**INFORMATION SHOWN**
★ ★ ★ ★
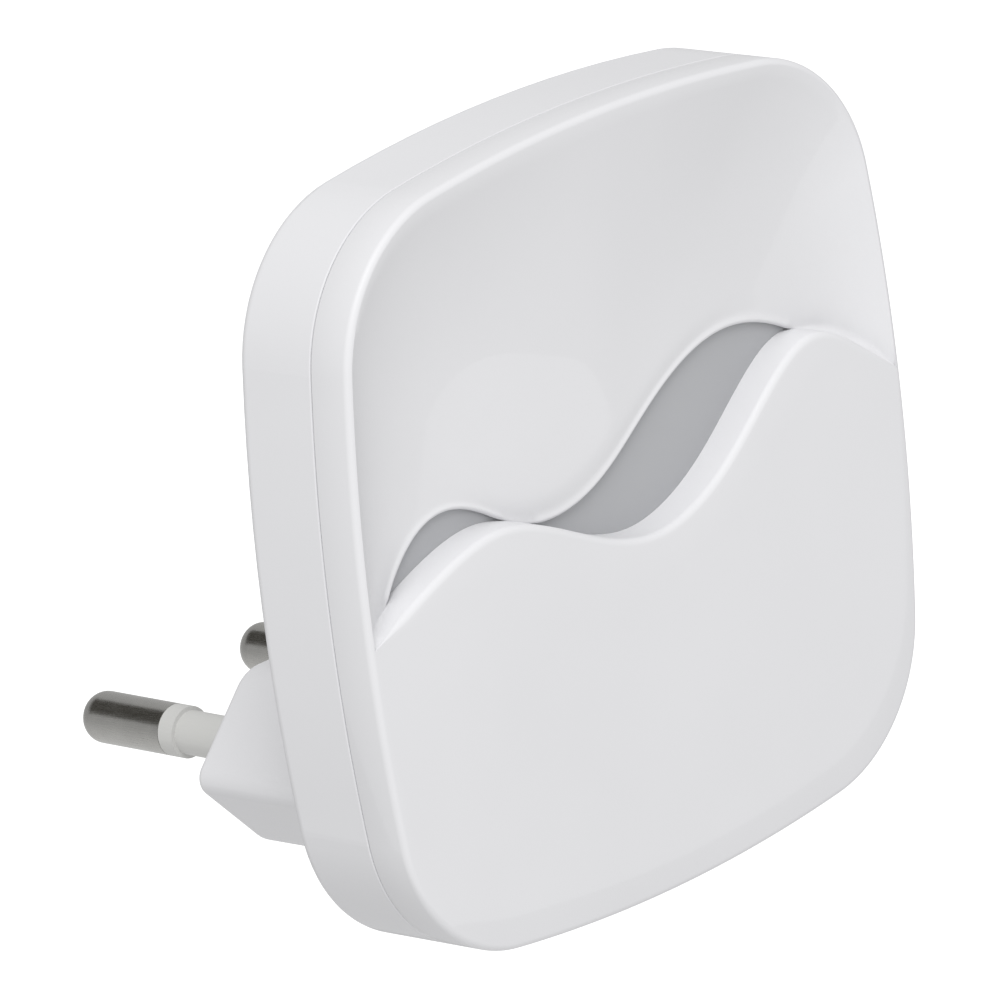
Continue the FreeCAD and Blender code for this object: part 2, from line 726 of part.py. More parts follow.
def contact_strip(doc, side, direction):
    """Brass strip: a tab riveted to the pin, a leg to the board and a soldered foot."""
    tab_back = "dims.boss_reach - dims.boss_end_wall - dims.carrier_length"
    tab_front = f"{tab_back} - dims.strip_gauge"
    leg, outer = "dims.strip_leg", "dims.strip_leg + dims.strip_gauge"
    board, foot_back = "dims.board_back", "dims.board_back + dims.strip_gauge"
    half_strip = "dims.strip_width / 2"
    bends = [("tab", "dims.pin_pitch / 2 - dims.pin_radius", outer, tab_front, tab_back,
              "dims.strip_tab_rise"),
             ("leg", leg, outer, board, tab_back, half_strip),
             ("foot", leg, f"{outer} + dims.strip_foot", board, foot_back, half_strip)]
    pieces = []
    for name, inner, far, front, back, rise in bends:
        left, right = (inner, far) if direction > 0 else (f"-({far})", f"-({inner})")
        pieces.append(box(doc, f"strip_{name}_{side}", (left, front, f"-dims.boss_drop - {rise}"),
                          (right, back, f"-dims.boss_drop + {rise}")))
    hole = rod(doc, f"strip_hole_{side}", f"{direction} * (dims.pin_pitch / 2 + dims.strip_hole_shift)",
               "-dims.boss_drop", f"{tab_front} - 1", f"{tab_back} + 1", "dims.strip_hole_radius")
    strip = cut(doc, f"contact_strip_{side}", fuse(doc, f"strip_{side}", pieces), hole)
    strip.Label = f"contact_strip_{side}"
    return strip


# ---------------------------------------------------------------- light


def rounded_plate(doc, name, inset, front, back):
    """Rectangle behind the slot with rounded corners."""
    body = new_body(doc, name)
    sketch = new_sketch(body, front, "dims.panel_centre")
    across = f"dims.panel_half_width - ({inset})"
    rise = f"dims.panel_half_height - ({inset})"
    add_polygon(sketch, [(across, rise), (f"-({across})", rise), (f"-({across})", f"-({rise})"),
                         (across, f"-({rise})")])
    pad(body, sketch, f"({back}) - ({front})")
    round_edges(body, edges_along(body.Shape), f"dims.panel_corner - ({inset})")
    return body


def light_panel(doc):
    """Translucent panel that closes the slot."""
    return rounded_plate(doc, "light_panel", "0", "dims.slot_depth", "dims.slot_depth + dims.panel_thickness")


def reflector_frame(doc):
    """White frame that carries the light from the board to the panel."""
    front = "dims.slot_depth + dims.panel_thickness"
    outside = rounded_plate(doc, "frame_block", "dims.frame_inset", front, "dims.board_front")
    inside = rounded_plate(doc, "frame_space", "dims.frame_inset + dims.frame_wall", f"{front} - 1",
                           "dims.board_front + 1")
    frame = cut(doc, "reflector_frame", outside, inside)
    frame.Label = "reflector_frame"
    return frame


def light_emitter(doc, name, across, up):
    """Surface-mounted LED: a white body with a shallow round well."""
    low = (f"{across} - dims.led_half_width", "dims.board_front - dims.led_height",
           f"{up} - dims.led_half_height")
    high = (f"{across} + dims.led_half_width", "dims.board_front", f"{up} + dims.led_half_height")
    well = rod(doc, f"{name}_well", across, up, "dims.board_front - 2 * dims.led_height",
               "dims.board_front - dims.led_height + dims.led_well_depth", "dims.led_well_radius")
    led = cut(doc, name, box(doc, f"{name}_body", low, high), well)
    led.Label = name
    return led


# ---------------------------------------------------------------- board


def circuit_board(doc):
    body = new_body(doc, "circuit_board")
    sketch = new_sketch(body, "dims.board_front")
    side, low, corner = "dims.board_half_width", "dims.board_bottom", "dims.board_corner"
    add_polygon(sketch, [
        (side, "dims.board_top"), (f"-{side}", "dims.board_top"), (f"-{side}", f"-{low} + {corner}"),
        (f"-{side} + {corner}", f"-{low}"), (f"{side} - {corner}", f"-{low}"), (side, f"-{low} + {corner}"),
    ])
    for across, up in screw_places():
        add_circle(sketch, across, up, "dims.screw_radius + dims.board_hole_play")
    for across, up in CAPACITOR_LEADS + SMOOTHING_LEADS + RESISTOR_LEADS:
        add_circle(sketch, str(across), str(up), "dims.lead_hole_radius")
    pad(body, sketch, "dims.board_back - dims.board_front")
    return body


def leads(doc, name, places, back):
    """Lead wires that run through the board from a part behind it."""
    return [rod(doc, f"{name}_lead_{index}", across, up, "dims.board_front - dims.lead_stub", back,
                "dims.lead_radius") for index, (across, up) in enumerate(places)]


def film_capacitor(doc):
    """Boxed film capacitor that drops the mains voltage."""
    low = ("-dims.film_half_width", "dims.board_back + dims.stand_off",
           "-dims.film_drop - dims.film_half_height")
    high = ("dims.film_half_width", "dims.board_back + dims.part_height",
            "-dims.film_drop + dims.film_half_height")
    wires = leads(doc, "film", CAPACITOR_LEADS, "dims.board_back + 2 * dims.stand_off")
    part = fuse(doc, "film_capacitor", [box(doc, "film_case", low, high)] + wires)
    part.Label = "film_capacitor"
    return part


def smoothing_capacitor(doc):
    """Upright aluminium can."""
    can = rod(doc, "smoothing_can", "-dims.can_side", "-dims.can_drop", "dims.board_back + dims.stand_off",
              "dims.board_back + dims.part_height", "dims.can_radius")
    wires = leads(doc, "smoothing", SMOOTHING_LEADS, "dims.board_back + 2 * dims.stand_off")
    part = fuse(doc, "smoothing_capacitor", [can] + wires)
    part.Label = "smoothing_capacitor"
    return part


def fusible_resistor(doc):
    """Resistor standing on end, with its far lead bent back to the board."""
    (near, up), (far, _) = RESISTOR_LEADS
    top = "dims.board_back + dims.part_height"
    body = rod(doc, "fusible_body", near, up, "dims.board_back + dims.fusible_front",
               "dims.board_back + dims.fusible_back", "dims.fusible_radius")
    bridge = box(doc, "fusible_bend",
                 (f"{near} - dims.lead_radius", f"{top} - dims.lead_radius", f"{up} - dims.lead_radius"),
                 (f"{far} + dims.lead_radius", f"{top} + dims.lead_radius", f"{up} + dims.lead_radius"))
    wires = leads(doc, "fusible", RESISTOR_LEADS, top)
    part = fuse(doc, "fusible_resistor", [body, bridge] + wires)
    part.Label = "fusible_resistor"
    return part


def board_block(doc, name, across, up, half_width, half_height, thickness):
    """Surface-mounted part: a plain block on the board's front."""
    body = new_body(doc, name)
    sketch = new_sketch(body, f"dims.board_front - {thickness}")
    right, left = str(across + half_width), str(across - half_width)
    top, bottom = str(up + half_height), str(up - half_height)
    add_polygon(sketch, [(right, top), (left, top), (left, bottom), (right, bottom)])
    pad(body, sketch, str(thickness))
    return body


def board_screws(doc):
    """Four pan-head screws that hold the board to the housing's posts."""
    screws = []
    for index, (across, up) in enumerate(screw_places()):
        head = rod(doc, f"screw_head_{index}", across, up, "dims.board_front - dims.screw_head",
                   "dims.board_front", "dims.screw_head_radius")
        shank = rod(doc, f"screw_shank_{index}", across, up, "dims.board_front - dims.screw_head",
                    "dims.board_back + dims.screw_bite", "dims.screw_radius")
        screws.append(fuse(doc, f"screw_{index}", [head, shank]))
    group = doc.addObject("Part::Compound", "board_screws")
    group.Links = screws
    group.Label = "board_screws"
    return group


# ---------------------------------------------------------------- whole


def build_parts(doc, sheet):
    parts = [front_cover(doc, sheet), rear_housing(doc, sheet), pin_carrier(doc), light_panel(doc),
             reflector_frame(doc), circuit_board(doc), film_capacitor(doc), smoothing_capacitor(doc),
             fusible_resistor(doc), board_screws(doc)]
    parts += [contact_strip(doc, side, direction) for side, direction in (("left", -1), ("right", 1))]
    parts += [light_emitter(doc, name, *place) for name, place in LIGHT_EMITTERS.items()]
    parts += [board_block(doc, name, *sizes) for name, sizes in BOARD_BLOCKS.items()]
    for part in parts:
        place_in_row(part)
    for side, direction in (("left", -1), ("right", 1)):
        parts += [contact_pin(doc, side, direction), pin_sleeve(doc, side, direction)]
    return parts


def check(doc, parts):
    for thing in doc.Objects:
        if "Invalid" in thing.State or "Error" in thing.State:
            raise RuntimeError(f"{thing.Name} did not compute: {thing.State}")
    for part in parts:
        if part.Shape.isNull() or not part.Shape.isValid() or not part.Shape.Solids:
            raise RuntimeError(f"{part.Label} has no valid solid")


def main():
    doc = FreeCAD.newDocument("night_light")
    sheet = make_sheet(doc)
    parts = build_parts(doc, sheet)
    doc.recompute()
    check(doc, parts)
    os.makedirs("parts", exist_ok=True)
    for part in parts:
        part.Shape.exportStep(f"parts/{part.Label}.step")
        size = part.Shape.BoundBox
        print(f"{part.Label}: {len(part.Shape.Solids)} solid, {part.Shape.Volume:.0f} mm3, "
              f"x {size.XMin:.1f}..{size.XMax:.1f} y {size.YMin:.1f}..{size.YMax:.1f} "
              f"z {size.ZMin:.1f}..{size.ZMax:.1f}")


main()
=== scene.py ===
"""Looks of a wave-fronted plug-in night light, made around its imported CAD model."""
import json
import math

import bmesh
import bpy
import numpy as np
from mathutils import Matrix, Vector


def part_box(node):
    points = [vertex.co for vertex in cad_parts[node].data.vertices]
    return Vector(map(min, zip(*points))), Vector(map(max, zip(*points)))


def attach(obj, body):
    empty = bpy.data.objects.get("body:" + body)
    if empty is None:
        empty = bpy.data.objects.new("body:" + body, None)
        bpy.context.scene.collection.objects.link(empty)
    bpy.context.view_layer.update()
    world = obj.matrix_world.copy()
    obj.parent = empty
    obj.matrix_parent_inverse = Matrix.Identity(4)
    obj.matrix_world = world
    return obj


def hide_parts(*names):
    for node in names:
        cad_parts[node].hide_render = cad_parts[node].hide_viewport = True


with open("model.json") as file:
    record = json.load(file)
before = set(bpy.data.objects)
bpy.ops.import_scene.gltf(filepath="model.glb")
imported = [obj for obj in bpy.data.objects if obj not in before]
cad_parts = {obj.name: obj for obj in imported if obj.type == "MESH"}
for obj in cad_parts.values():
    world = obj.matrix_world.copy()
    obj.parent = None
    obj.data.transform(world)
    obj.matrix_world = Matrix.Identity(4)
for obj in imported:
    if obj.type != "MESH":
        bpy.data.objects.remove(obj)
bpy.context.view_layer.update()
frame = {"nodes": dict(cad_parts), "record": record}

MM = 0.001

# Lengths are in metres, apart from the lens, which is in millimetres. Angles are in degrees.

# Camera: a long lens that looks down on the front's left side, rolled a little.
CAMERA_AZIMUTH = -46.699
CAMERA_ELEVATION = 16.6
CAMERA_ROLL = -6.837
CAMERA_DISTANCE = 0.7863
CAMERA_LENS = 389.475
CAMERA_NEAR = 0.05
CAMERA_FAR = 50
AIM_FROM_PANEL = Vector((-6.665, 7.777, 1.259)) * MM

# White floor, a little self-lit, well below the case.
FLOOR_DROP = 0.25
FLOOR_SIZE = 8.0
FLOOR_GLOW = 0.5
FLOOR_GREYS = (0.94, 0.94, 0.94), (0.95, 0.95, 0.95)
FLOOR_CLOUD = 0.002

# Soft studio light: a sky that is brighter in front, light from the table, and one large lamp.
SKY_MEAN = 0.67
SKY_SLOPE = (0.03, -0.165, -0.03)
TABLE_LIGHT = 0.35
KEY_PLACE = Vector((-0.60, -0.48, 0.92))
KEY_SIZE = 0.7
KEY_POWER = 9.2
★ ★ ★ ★
**THE EXERCISE**
State how many lines of the listing above include the word "empty". Give nothing but the number.

**RESPONSE TO THIS EXERCISE**
5